Background: Inherited retinal disorders are a clinically and genetically heterogeneous group of conditions and a major cause of visual impairment. Common disease subtypes include vitelliform macular dystrophy (VMD) and retinitis pigmentosa (RP). Despite the identification of over 90 genes associated with RP, conventional genetic testing fails to detect a molecular diagnosis in about one third of patients with RP.
Methods: Exome sequencing was carried out for identifying the disease-causing gene in a family with autosomal dominant RP. Gene panel testing and exome sequencing were performed in 596 RP and VMD families to identified additional IMPG1 variants. In vivo analysis in the medaka fish system by knockdown assays was performed to screen IMPG1 possible pathogenic role.
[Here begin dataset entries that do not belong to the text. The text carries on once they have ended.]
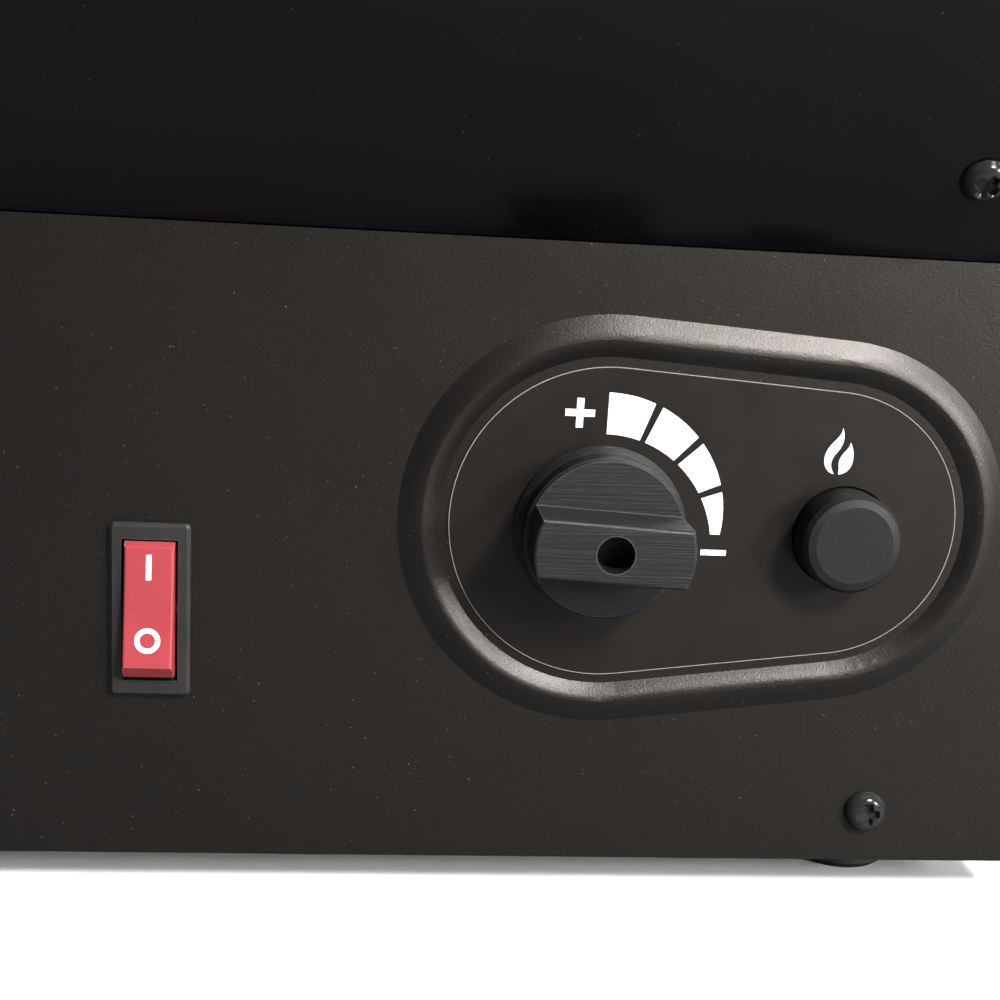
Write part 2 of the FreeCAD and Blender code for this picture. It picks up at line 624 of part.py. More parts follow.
def front_ring():
    ring = body("front_ring_body", z="axis_rise")
    profile = sketch(ring, "lip_section")
    start, face = "-(half_barrel - front_depth)", "-(half_barrel + lip_roll)"
    outline(profile, (start, "rim_inner"), (start, "rim_outer"), (f"{face} + 1.5", "rim_outer"),
            (face, "rim_outer - 1.5"), (face, "front_lip + 2"), (f"{face} + 2", "front_lip"),
            ("-half_barrel + 2", "front_lip"), ("-half_barrel + 2", "front_lip + lip_sheet"),
            (f"{face} + 2.5", "front_lip + lip_sheet"), (f"{face} + lip_sheet", "front_lip + 2.5"),
            (f"{face} + lip_sheet", "rim_inner - 0.8"), (f"{face} + 2.3", "rim_inner"))
    spin(ring, "rolled_lip", profile)
    node(ring, "front_ring")


def rear_guard():
    """Rings of wire on crossed bars, in a rim that slips over the end of the barrel."""
    back = "half_barrel + guard_stand"
    parts = [pipe_of("guard_band", "rim_outer", "rim_inner", "guard_rim + guard_stand + guard_wire",
                     "half_barrel - guard_rim", "0", "axis_rise", "X")]
    for k in range(1, int(size("guard_rings")) + 1):
        middle = f"guard_first + {k - 1} * guard_pitch"
        parts.append(pipe_of(f"guard_ring_{k}", f"{middle} + guard_wire / 2", f"{middle} - guard_wire / 2",
                             "guard_wire", back, "0", "axis_rise", "X"))
    parts.append(pipe_of("guard_edge_ring", "rim_outer", "rim_outer - guard_edge", "guard_wire", back, "0",
                         "axis_rise", "X"))
    for k in range(3):
        parts.append(spoke(f"guard_bar_{k}", (f"{back} - guard_wire / 2", f"{back} + guard_wire"),
                           "guard_wire",
                           ("-(rim_outer - 2)", "rim_outer - 2"), 60 * k + 30))
    node(fuse("guard", *parts), "rear_guard")


# Heat chamber, burner and what sits on its back plate
def combustion_chamber():
    chamber = body("chamber", z="axis_rise")
    section = sketch(chamber, "chamber_section", "YZ_Plane", "-chamber_front")
    circle(section, "0", "0", "chamber_radius")
    circle(section, "0", "0", "chamber_inner")
    feature(chamber, "Pad", "chamber_tube", section, "chamber_front + chamber_back")
    ports = sketch(chamber, "port_outline")
    for k in (1, 2):
        circle(ports, f"chamber_back - {k} * port_pitch", "0", "port_radius")
    row = feature(chamber, "Pocket", "port_pair", ports, "chamber_radius + 5", back=True)
    repeat(chamber, "port_rows", row, "port_count")
    node(chamber, "combustion_chamber")


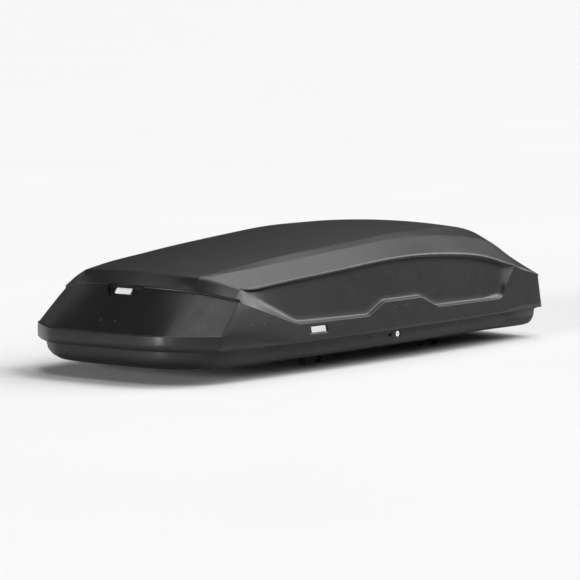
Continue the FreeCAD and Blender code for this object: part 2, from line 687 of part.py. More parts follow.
# ---------------------------------------------------------------- assembly
def all_nodes():
    outer = lid_body(0.0)
    inner = lid_body(WALL)
    nodes = {}
    nodes["base_shell"] = make_base_shell()
    nodes["lid_shell"] = make_lid_shell(outer, inner)
    nodes["lid_rivets"] = make_lid_rivets(outer)
    nodes["rear_badge"] = tail_badge(0.0, -5.0, -3.0)
    nodes["rear_lid_guide"] = make_tail_guide()
    paired = {
        "side_badge": side_badge(outer, 0.0, 1.6, 0.4),
        "strikers": make_strikers(outer, inner),
        "lid_stiffener": make_lid_stiffener(inner),
        "claws": make_claws(),
        "hinge_brackets": make_hinge_brackets(),
        "hinge_pins": make_hinge_pins(),
        "bracket_screws": make_bracket_screws(),
        "torsion_springs": make_torsion_springs(),
        "base_rail": make_base_rail(),
        "lock_housing": make_lock_housing(),
        "lock_slider": make_lock_slider(),
        "lock_rail": make_lock_rail(),
        "key_cylinder": make_key_cylinder(),
    }
    for name, shape in paired.items():
        nodes["left_" + name] = shape
        nodes["right_" + name] = other_side(shape)
    for end, y in CLAMP_Y.items():
        for side, x in (("left", CLAMP_X), ("right", -CLAMP_X)):
            label = end + "_" + side + "_clamp"
            nodes[label + "_housing"] = clamp_housing(x, y)
            nodes[label + "_knob"] = clamp_knob(x, y)
            nodes[label + "_front_jaw"] = clamp_jaw(x, y, -1)
            nodes[label + "_rear_jaw"] = clamp_jaw(x, y, 1)
    for end, y in STRAP_Y.items():
        nodes[end + "_load_strap"] = load_strap(y)
    nodes["strap_buckles"] = make_strap_buckles()
    nodes["strap_anchors"] = make_strap_anchors()
    return nodes


os.makedirs("parts", exist_ok=True)
for node_name, node_shape in all_nodes().items():
    node_shape.exportStep("parts/" + node_name + ".step")
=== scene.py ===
import json
import math

import bmesh
import bpy
import numpy as np
from mathutils import Matrix, Vector


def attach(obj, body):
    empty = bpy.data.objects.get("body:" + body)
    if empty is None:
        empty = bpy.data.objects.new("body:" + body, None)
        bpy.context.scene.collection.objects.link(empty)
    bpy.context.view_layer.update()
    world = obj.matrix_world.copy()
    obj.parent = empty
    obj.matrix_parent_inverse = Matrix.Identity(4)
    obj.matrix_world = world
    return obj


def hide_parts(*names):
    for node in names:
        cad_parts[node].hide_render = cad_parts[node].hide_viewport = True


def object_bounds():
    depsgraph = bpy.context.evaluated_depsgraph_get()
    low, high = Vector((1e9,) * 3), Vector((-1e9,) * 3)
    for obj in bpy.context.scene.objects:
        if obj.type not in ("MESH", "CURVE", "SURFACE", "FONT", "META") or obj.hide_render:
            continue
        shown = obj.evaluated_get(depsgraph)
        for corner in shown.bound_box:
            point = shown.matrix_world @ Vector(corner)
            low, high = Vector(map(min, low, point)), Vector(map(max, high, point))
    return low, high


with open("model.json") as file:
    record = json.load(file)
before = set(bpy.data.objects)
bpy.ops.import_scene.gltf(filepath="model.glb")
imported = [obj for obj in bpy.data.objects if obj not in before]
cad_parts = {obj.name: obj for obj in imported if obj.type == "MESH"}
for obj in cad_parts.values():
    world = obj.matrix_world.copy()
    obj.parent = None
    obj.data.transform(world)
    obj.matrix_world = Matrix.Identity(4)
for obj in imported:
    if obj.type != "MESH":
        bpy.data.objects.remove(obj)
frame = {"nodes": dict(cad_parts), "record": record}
cad_low, cad_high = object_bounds()
nodes = frame["nodes"]
MM = 0.001

# Roof cargo box.  Geometry below is worked out in millimetres in the CAD frame:
# +Z up, nose towards -Y, tail towards +Y, and turned into metres when meshes are made.

# ------------------------------------------------------------------ smooth functions


class Smooth:
    """Natural cubic spline through a few points, straight beyond its ends."""

    def __init__(self, xs, ys):
        order = np.argsort(xs)
        self.x = np.array(xs, float)[order]
        self.y = np.array(ys, float)[order]
        n = len(self.x)
        h = np.diff(self.x)
        a = np.eye(n)
        b = np.zeros(n)
        for i in range(1, n - 1):
            a[i, i - 1] = h[i - 1]
            a[i, i] = 2 * (h[i - 1] + h[i])
            a[i, i + 1] = h[i]
            b[i] = 6 * ((self.y[i + 1] - self.y[i]) / h[i] - (self.y[i] - self.y[i - 1]) / h[i - 1])
        self.m = np.linalg.solve(a, b)

    def __call__(self, x):
        i = int(np.clip(np.searchsorted(self.x, x) - 1, 0, len(self.x) - 2))
        h = self.x[i + 1] - self.x[i]
        t = (self.x[i + 1] - x) / h
        u = (x - self.x[i]) / h
        bend = ((t ** 3 - t) * self.m[i] + (u ** 3 - u) * self.m[i + 1]) * h * h / 6
        if x < self.x[0] or x > self.x[-1]:
            bend = 0.0
        return t * self.y[i] + u * self.y[i + 1] + bend


class Monotone:
    """Shape-keeping cubic through a few points, straight beyond its last point."""

    def __init__(self, xs, ys, flat_start=False):
        self.x = np.array(xs, float)
        self.y = np.array(ys, float)
        h = np.diff(self.x)
        d = np.diff(self.y) / h
        m = np.zeros(len(self.x))
        for i in range(1, len(m) - 1):
            if d[i - 1] * d[i] > 0:
                w1 = 2 * h[i] + h[i - 1]
                w2 = h[i] + 2 * h[i - 1]
                m[i] = (w1 + w2) / (w1 / d[i - 1] + w2 / d[i])
        m[0] = 0.0 if flat_start else d[0]
        m[-1] = d[-1]
        self.m = m

    def __call__(self, x):
        i = int(np.clip(np.searchsorted(self.x, x) - 1, 0, len(self.x) - 2))
        if x > self.x[-1]:
            return self.y[-1] + self.m[-1] * (x - self.x[-1])
        h = self.x[i + 1] - self.x[i]
        t = (x - self.x[i]) / h
        return (
            self.y[i] * (2 * t ** 3 - 3 * t ** 2 + 1)
            + h * self.m[i] * (t ** 3 - 2 * t ** 2 + t)
            + self.y[i + 1] * (3 * t ** 2 - 2 * t ** 3)
            + h * self.m[i + 1] * (t ** 3 - t ** 2)
        )


def mix(a, b, t):
    return a + (b - a) * t


def ease(t):
    t = min(max(t, 0.0), 1.0)
    return t * t * (3 - 2 * t)


# ------------------------------------------------------------------ lid surfaces
SKIRT_Z = 64.0
LEDGE_Z = 110.0
LID_WALL = 3.6

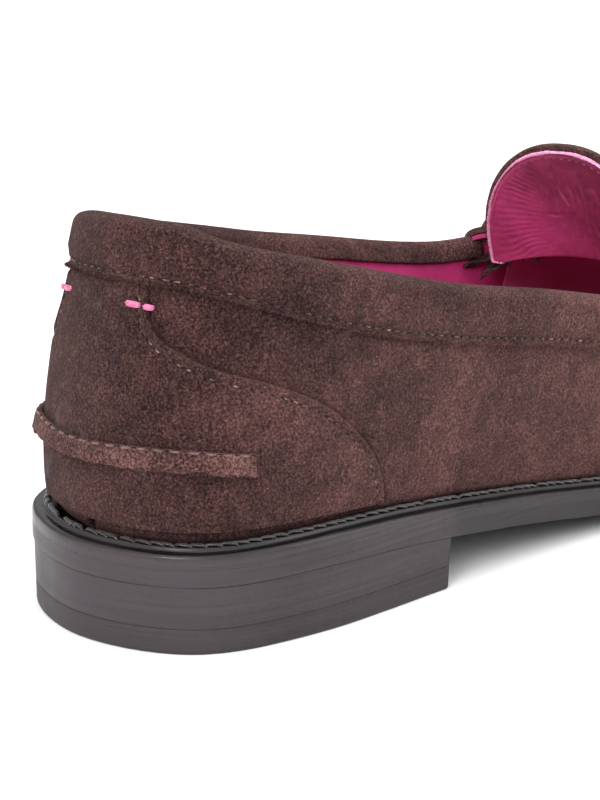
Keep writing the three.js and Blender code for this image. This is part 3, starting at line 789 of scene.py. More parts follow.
along = unit(np.gradient(counter_line * WALL_SCALE, axis=0))
stitch_row = (counter_line * WALL_SCALE + COUNTER_STITCH * np.stack([along[:, 1], -along[:, 0]], -1)) / WALL_SCALE
stitch_row = resample(stitch_row[stitch_row[:, 1] < 0.792], 160, WALL_SCALE)
for side_name, sign in (("outer", 1), ("inner", -1)):
    row = stitch_row.copy()
    if sign < 0:
        row[:, 0] += inner_shift(row[:, 1])
    path, normals = skin_line(sign * row[:, 0], row[:, 1], TRIM_FACE - 0.30)
    seam(f"counter_stitches_{side_name}", path, normals, 2.3, 1.2, 0.15, GLINT_THREAD, hole=0.19, hole_stretch=1.7,
         hump=0.08, wobble=0.16, seed=31 + sign)


# ------------------------------------------------------------------ collar band
COLLAR_END = 0.2735
COLLAR_FACE = GAP + TRIM + GAP
COLLAR_STITCH = 1.35  # of the stitches, above the band's raw edge
COLLAR_LIFT = 0.12  # of the band's face over the counter
COLLAR_PRESS = 0.62  # how far the edge is pressed down where it doesn't lie on the counter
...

Results: Exome sequencing of a family with RP revealed a splice variant in IMPG1. Subsequently, the same variant was identified in individuals from two families with either RP or VMD. A retrospective study of patients with RP or VMD revealed eight additional families with different missense or nonsense variants in IMPG1. In addition, the clinical diagnosis of the IMPG1 retinopathy-associated variant, originally described as benign concentric annular macular dystrophy, was also revised to RP with early macular involvement. Using morpholino-mediated ablation of Impg1 and its paralog Impg2 in medaka fish, we confirmed a phenotype consistent with that observed in the families, including a decreased length of rod and cone photoreceptor outer segments.
Conclusion: This study discusses a previously unreported association between monoallelic or biallelic IMPG1 variants and RP. Notably, similar observations have been reported for IMPG2.
Keywords: eye diseases; genetics; ophthalmology; sequence analysis.